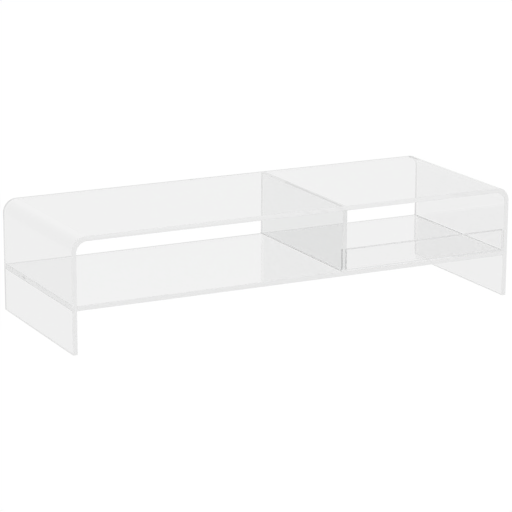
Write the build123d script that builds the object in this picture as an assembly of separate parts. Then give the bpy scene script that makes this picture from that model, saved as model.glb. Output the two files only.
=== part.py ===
from build123d import *
import os

# Clear acrylic monitor riser.
#
# One sheet is bent down at both ends to make the top and the legs. A full-length shelf sits between the
# legs, an upright divider splits the space above it into two bays, and a low lip crosses the front of the
# small bay. Every sheet is cut from the same clear acrylic. The sheets are joined edge to face with solvent
# cement, so nothing moves. Each joint is a thin film with a small cove along each open corner, and is a
# solid of its own.
#
# Millimetres. Origin: centre of the footprint, on the desk. +X to the right, +Y to the back, +Z up.

# Driving dimensions
LENGTH = 508.0  # outside of one leg to outside of the other
DEPTH = 185.0  # front edge to back edge
HEIGHT = 120.0  # desk to the top face
SHEET = 5.0  # thickness of every sheet
BEND_OUTSIDE = 14.5  # outside radius of the heat bends
BEND_INSIDE = 11.5  # inside radius, from a centre of its own, so that a bend is thickest at its middle
SHELF_TOP = 50.0  # desk to the upper face of the shelf
LARGE_BAY = 299.0  # clear width between the left leg and the divider
LIP_RISE = 23.0  # upper face of the shelf to the top of the lip
POLISHED_EDGE = 0.3  # radius that flame polishing leaves on an open sheet edge
FILM = 0.15  # thickness of the cement between two sheets
COVE = 0.7  # how far a cove of cement runs out along each of its two faces
COVE_SAG = 0.38  # how far the middle of a cove stands off its corner along each face, as a share of COVE

# Faces that the sheets share
FRONT = -DEPTH / 2
BACK = DEPTH / 2
LEG_FACE = LENGTH / 2 - SHEET  # inner face of the right leg; the left leg mirrors it
TOP_UNDERSIDE = HEIGHT - SHEET
SHELF_UNDERSIDE = SHELF_TOP - SHEET
DIVIDER_LEFT = -LEG_FACE + LARGE_BAY
DIVIDER_RIGHT = DIVIDER_LEFT + SHEET
LIP_BACK = FRONT + SHEET
LIP_TOP = SHELF_TOP + LIP_RISE

# Where the cement starts and stops: short of the rounded edges, and of a cove that runs another way
CEMENT_FRONT = FRONT + POLISHED_EDGE
CEMENT_BACK = BACK - POLISHED_EDGE
BEHIND_LIP = LIP_BACK + COVE
ABOVE_SHELF = SHELF_TOP + COVE

LEFTWARD, RIGHTWARD = (-1, 0, 0), (1, 0, 0)
BACKWARD = (0, 1, 0)
DOWNWARD, UPWARD = (0, 0, -1), (0, 0, 1)


def block(x_span, y_span, z_span):
    """A box from the (low, high) pair on each axis."""
    spans = (x_span, y_span, z_span)
    centre = [(low + high) / 2 for low, high in spans]
    size = [high - low for low, high in spans]
    return Pos(*centre) * Box(*size)


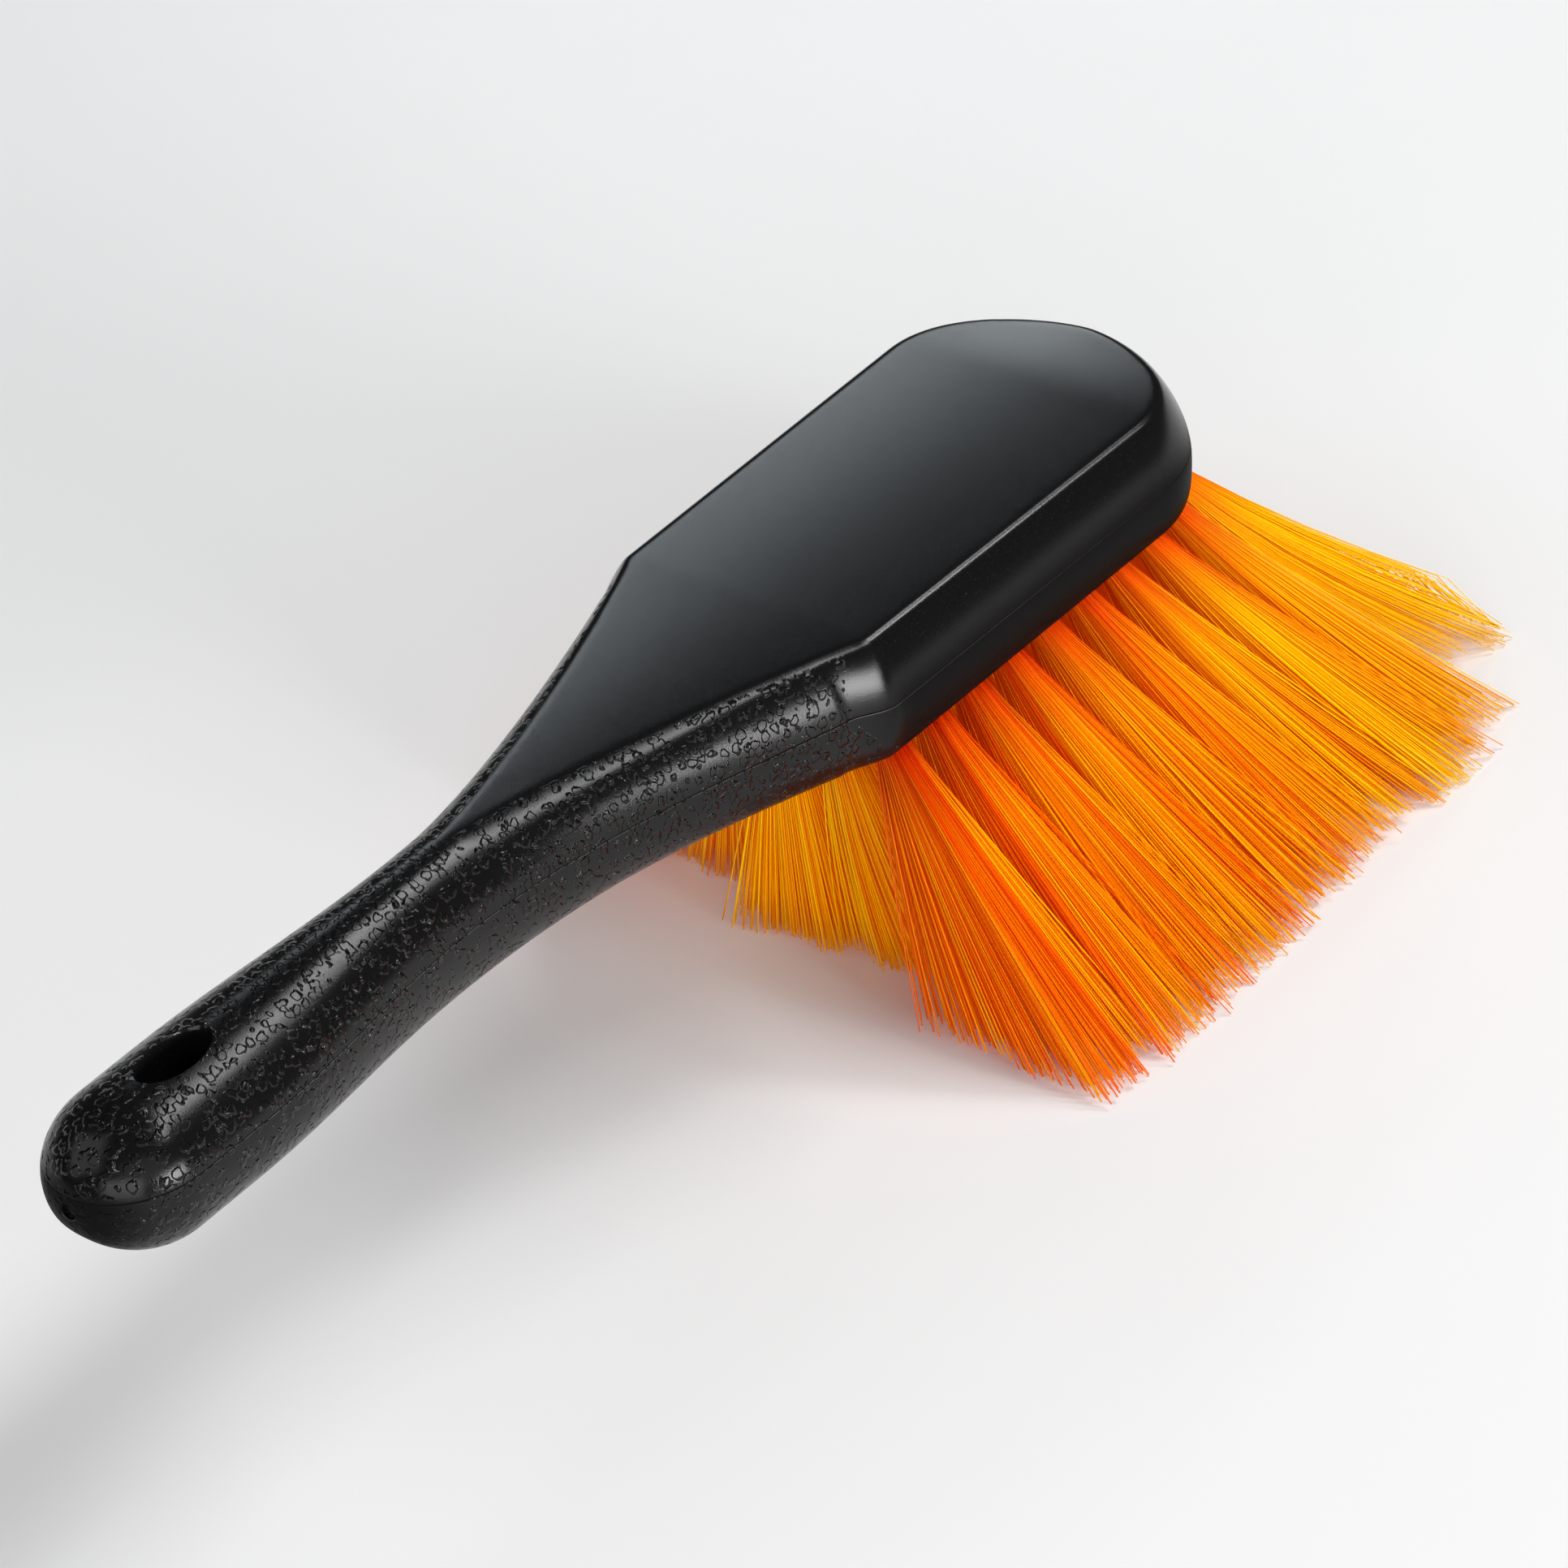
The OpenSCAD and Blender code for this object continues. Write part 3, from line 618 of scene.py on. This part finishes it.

*What you need to do*:
Look through the listing and extract every line with "scene" in it.

*Result of the exercise*:
Write the build123d script that builds the object in this picture as an assembly of separate parts. Then give the bpy scene script that makes this picture from that model, saved as model.glb. Output the two files only.
The OpenSCAD and Blender code for this object continues. Write part 3, from line 618 of scene.py on. This part finishes it.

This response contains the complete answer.